Peter Howson, the internationally renowned Scottish artist, spoke enthusiastically of the Children's Escape and Serenity Art Garden, describing it as a "great project and vision".
The pioneering, multi-facility garden, which includes a beach, a wishing well, a wall of murals and a recording studio, was created by Hamilton Academical Community Trust and Blameless, a charity that aims to provide "happy memories" for children directly or indirectly affected by addiction or alcoholism. Howson is to create a mural for the wall.
Howson said he was on the mend and spoke of a "gradual relaunch" of himself as an artist.
In interviews in February this year, he had referred to his year of hell in 2012, when he was treated in various Glasgow hospitals for severe depression and other ailments. He was finally discharged before Christmas.
Yesterday he said: "I've had a pretty bad six years health-wise but I made a comeback at the beginning of the year, when I had sold-out exhibition at the Maclaurin Art Gallery in Ayr.
"I got myself better at the beginning of the year and then I got really ill again.
"I couldn't understand what was happening, or why. They did an exploratory operation and I finally found a surgeon who discovered what was wrong with me: it was a physical ailment, not a mental ailment, but it has neurological consequences.
"So we got that sorted out, and I'm on the mend. I'm on the mend now. This is a kind of gradual relaunch or reinvention of myself. I've been through the wars and I've been battered about. But this project with the children means a lot to me.
"I'm in the same boat. These kids have got alcoholic or drug-addict parents: I'm an alcoholic and drug-addict parent."
He described the garden as incredible, adding: it's an ongoing thing, it's developing all the time. It's a living energy and the people that work here are all incredible".

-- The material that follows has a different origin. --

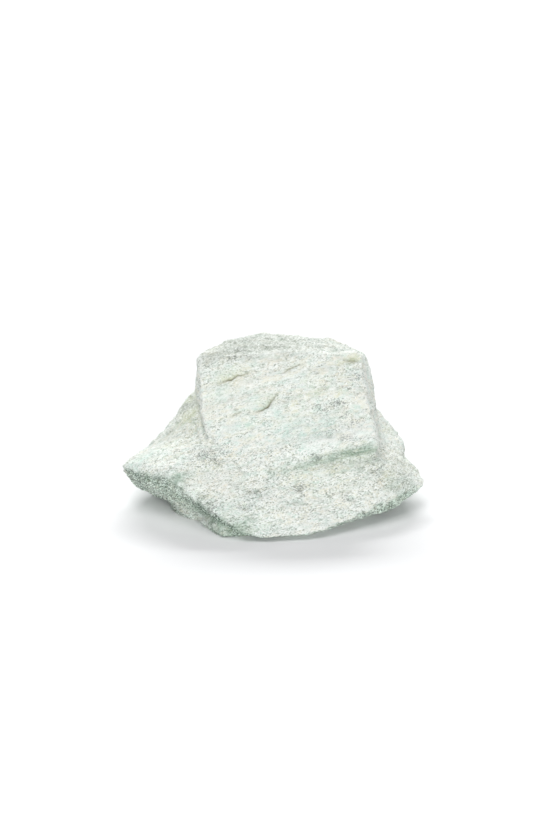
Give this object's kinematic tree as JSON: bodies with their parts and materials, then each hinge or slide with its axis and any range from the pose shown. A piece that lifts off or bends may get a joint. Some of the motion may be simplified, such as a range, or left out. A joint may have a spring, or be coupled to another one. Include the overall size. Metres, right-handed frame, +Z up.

"A lot of people have put in a lot of effort into it for nothing in return," he said. "This is something for the children, and the parents will benefit as well. The hope is that we can help the children. I've seen the bodies of children in Bosnia: it has always affected me."
The mural he will paint will be on the theme of hope. Howson smiled as he said that. Colin McGowan, a key figure at Hamilton, and a Blameless trustee, had forbidden him from doing "anything nightmarish to frighten the kids". He added: "So it's going to be a happy one. How can I do a happy painting? I will try."